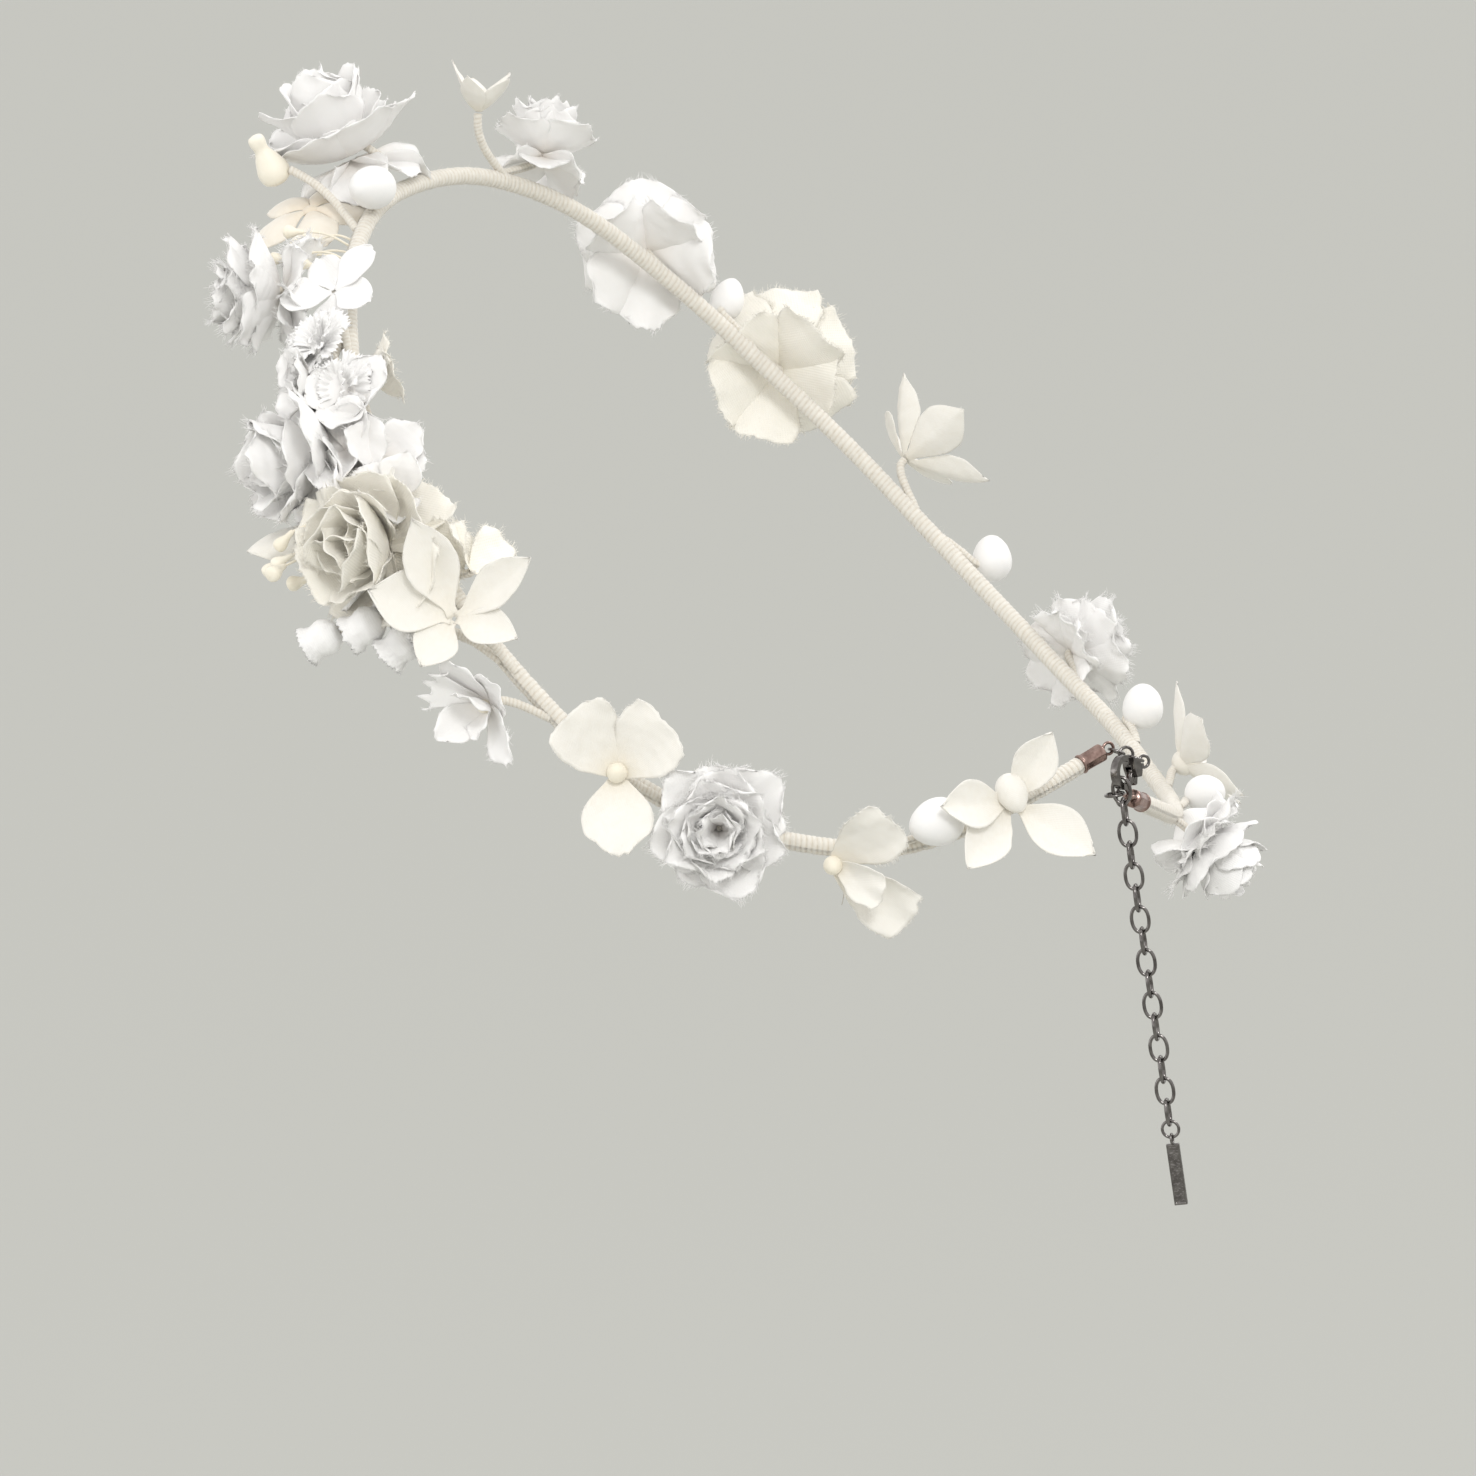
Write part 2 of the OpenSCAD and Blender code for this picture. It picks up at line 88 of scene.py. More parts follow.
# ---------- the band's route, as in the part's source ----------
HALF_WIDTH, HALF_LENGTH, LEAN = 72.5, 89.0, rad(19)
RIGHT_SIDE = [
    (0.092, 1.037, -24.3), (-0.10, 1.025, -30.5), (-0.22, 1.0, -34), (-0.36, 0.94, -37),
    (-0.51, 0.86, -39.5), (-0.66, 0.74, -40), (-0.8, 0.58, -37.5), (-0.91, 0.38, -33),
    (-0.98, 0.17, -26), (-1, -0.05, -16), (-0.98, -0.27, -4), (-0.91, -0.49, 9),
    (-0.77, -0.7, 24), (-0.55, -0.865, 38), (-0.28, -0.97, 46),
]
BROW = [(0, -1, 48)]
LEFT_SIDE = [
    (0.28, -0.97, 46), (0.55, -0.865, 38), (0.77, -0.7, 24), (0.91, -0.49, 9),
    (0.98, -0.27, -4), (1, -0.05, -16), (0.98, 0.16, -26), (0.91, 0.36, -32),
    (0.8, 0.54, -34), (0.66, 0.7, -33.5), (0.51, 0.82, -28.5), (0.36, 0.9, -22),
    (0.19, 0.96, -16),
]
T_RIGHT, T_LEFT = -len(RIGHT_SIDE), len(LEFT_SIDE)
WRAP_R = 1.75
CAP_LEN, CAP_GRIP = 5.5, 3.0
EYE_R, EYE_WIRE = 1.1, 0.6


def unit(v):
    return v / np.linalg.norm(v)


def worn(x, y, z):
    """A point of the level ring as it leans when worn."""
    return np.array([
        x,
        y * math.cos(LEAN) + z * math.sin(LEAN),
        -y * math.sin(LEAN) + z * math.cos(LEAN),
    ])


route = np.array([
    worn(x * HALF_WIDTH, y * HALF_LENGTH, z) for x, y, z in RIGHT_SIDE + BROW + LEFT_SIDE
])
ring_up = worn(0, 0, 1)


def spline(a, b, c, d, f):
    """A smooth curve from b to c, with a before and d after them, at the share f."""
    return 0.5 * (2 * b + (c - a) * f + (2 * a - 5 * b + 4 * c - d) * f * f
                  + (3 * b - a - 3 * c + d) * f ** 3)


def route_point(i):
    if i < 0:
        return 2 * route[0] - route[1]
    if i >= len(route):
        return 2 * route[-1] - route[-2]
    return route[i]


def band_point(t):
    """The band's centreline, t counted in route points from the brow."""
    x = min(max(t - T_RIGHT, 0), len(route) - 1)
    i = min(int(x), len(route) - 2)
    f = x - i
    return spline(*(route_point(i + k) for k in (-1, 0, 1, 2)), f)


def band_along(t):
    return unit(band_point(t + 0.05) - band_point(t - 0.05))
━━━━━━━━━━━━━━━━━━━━
Compute the number of lines above that contain the string "part". Reply with that value only.

2